>> Begin

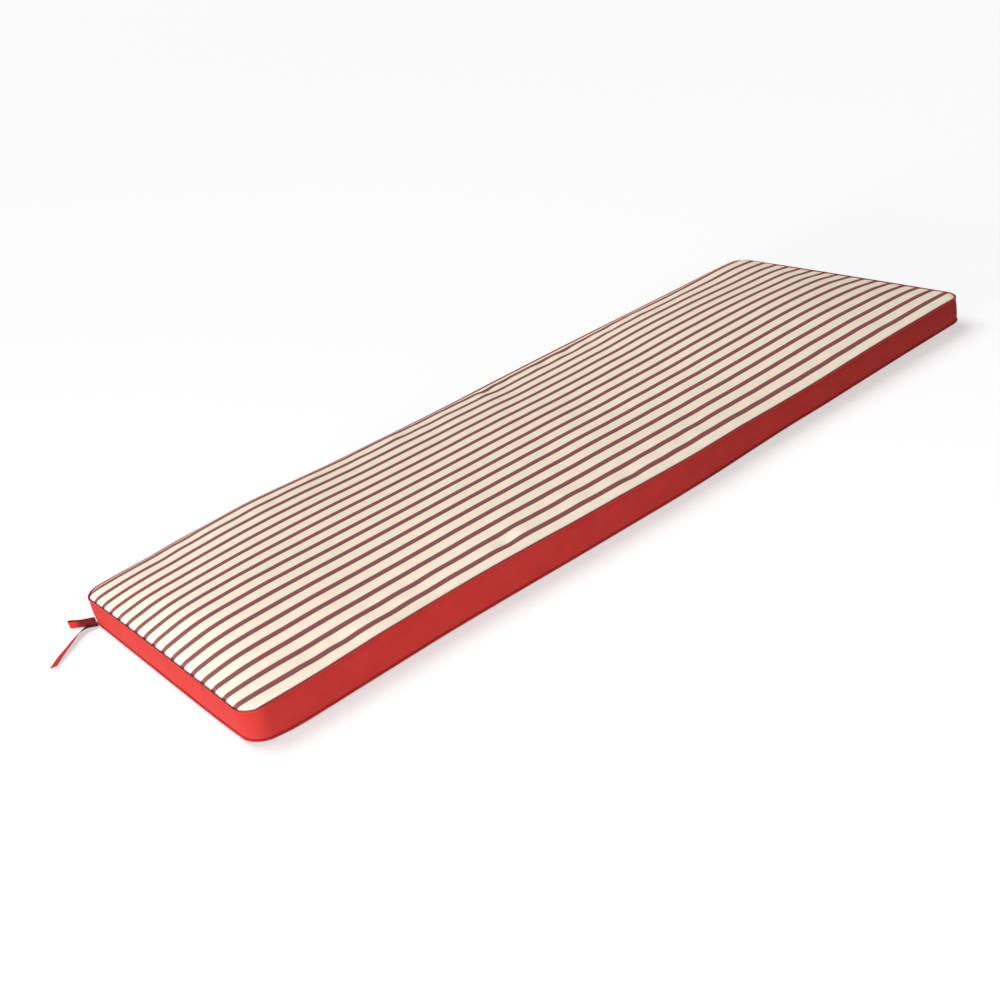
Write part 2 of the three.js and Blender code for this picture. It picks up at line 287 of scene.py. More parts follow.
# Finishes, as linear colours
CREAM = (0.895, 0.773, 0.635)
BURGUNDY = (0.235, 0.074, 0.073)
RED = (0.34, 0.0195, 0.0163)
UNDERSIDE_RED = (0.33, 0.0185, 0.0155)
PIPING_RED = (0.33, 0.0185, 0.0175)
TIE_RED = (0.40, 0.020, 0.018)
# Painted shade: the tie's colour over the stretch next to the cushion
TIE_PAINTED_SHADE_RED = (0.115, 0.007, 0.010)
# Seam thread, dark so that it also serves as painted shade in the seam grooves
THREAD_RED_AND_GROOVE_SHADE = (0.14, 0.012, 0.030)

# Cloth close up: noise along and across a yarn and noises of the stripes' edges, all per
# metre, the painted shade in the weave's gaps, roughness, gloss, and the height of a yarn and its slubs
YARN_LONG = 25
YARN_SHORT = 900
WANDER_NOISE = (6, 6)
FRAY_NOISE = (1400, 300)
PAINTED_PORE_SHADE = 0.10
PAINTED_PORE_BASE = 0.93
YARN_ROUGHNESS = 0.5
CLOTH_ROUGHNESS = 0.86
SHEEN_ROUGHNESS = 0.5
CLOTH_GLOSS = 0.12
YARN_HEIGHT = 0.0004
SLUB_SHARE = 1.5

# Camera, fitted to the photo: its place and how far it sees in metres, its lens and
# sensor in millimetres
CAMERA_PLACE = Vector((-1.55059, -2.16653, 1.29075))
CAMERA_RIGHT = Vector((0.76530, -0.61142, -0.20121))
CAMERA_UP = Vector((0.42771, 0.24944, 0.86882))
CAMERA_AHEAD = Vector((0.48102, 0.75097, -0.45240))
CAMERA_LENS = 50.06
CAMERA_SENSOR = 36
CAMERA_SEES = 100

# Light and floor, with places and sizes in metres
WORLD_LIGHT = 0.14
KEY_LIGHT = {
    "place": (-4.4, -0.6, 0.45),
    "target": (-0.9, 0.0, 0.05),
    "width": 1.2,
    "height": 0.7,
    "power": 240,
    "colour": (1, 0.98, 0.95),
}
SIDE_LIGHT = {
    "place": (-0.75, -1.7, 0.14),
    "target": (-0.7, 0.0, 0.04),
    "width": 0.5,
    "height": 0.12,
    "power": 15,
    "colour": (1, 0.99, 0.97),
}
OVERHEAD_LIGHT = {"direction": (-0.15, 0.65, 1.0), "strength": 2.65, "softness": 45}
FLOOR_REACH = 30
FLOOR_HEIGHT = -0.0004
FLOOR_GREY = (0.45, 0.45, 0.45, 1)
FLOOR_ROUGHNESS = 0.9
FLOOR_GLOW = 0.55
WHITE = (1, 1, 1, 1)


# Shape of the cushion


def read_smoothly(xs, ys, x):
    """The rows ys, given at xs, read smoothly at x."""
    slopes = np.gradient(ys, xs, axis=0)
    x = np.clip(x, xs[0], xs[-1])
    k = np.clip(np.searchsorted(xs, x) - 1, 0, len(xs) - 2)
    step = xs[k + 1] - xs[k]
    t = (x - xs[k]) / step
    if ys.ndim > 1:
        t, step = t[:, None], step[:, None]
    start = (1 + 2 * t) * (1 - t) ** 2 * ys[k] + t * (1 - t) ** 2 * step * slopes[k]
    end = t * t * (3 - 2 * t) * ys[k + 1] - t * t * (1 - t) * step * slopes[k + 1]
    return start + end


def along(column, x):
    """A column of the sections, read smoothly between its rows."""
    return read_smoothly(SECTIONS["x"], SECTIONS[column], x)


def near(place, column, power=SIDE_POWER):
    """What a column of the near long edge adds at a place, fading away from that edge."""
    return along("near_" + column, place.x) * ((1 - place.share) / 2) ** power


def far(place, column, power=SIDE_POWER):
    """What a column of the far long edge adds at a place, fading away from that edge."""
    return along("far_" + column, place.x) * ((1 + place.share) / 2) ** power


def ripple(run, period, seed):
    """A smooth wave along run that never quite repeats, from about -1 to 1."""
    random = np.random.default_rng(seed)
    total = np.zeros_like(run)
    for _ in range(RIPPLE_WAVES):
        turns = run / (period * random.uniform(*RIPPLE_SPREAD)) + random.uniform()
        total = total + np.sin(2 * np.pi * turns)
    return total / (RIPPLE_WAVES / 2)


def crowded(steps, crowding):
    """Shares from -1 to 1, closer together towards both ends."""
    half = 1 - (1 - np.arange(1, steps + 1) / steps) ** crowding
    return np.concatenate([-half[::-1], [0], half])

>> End

Task to complete: Write out the data exactly as it stands.

Answer for this exercise:
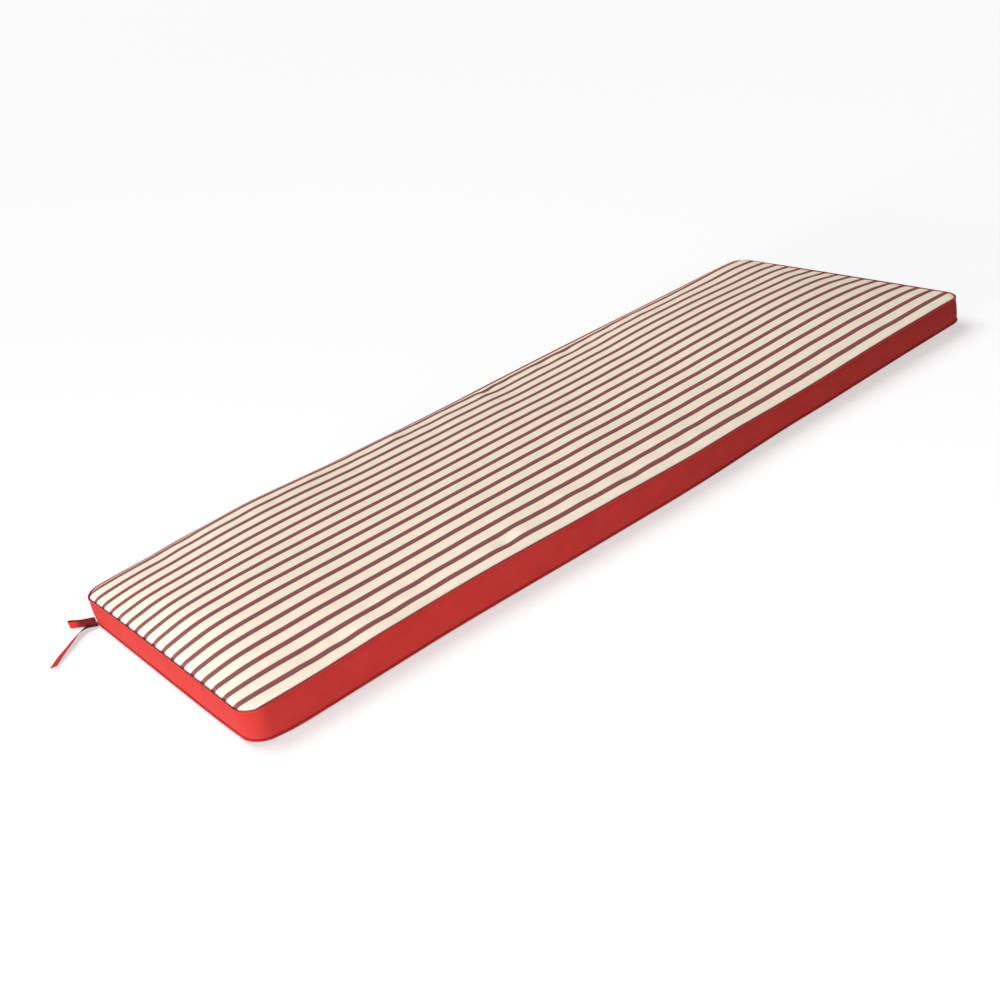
Write part 2 of the three.js and Blender code for this picture. It picks up at line 287 of scene.py. More parts follow.
# Finishes, as linear colours
CREAM = (0.895, 0.773, 0.635)
BURGUNDY = (0.235, 0.074, 0.073)
RED = (0.34, 0.0195, 0.0163)
UNDERSIDE_RED = (0.33, 0.0185, 0.0155)
PIPING_RED = (0.33, 0.0185, 0.0175)
TIE_RED = (0.40, 0.020, 0.018)
# Painted shade: the tie's colour over the stretch next to the cushion
TIE_PAINTED_SHADE_RED = (0.115, 0.007, 0.010)
# Seam thread, dark so that it also serves as painted shade in the seam grooves
THREAD_RED_AND_GROOVE_SHADE = (0.14, 0.012, 0.030)

# Cloth close up: noise along and across a yarn and noises of the stripes' edges, all per
# metre, the painted shade in the weave's gaps, roughness, gloss, and the height of a yarn and its slubs
YARN_LONG = 25
YARN_SHORT = 900
WANDER_NOISE = (6, 6)
FRAY_NOISE = (1400, 300)
PAINTED_PORE_SHADE = 0.10
PAINTED_PORE_BASE = 0.93
YARN_ROUGHNESS = 0.5
CLOTH_ROUGHNESS = 0.86
SHEEN_ROUGHNESS = 0.5
CLOTH_GLOSS = 0.12
YARN_HEIGHT = 0.0004
SLUB_SHARE = 1.5

# Camera, fitted to the photo: its place and how far it sees in metres, its lens and
# sensor in millimetres
CAMERA_PLACE = Vector((-1.55059, -2.16653, 1.29075))
CAMERA_RIGHT = Vector((0.76530, -0.61142, -0.20121))
CAMERA_UP = Vector((0.42771, 0.24944, 0.86882))
CAMERA_AHEAD = Vector((0.48102, 0.75097, -0.45240))
CAMERA_LENS = 50.06
CAMERA_SENSOR = 36
CAMERA_SEES = 100

# Light and floor, with places and sizes in metres
WORLD_LIGHT = 0.14
KEY_LIGHT = {
    "place": (-4.4, -0.6, 0.45),
    "target": (-0.9, 0.0, 0.05),
    "width": 1.2,
    "height": 0.7,
    "power": 240,
    "colour": (1, 0.98, 0.95),
}
SIDE_LIGHT = {
    "place": (-0.75, -1.7, 0.14),
    "target": (-0.7, 0.0, 0.04),
    "width": 0.5,
    "height": 0.12,
    "power": 15,
    "colour": (1, 0.99, 0.97),
}
OVERHEAD_LIGHT = {"direction": (-0.15, 0.65, 1.0), "strength": 2.65, "softness": 45}
FLOOR_REACH = 30
FLOOR_HEIGHT = -0.0004
FLOOR_GREY = (0.45, 0.45, 0.45, 1)
FLOOR_ROUGHNESS = 0.9
FLOOR_GLOW = 0.55
WHITE = (1, 1, 1, 1)


# Shape of the cushion


def read_smoothly(xs, ys, x):
    """The rows ys, given at xs, read smoothly at x."""
    slopes = np.gradient(ys, xs, axis=0)
    x = np.clip(x, xs[0], xs[-1])
    k = np.clip(np.searchsorted(xs, x) - 1, 0, len(xs) - 2)
    step = xs[k + 1] - xs[k]
    t = (x - xs[k]) / step
    if ys.ndim > 1:
        t, step = t[:, None], step[:, None]
    start = (1 + 2 * t) * (1 - t) ** 2 * ys[k] + t * (1 - t) ** 2 * step * slopes[k]
    end = t * t * (3 - 2 * t) * ys[k + 1] - t * t * (1 - t) * step * slopes[k + 1]
    return start + end


def along(column, x):
    """A column of the sections, read smoothly between its rows."""
    return read_smoothly(SECTIONS["x"], SECTIONS[column], x)


def near(place, column, power=SIDE_POWER):
    """What a column of the near long edge adds at a place, fading away from that edge."""
    return along("near_" + column, place.x) * ((1 - place.share) / 2) ** power


def far(place, column, power=SIDE_POWER):
    """What a column of the far long edge adds at a place, fading away from that edge."""
    return along("far_" + column, place.x) * ((1 + place.share) / 2) ** power


def ripple(run, period, seed):
    """A smooth wave along run that never quite repeats, from about -1 to 1."""
    random = np.random.default_rng(seed)
    total = np.zeros_like(run)
    for _ in range(RIPPLE_WAVES):
        turns = run / (period * random.uniform(*RIPPLE_SPREAD)) + random.uniform()
        total = total + np.sin(2 * np.pi * turns)
    return total / (RIPPLE_WAVES / 2)


def crowded(steps, crowding):
    """Shares from -1 to 1, closer together towards both ends."""
    half = 1 - (1 - np.arange(1, steps + 1) / steps) ** crowding
    return np.concatenate([-half[::-1], [0], half])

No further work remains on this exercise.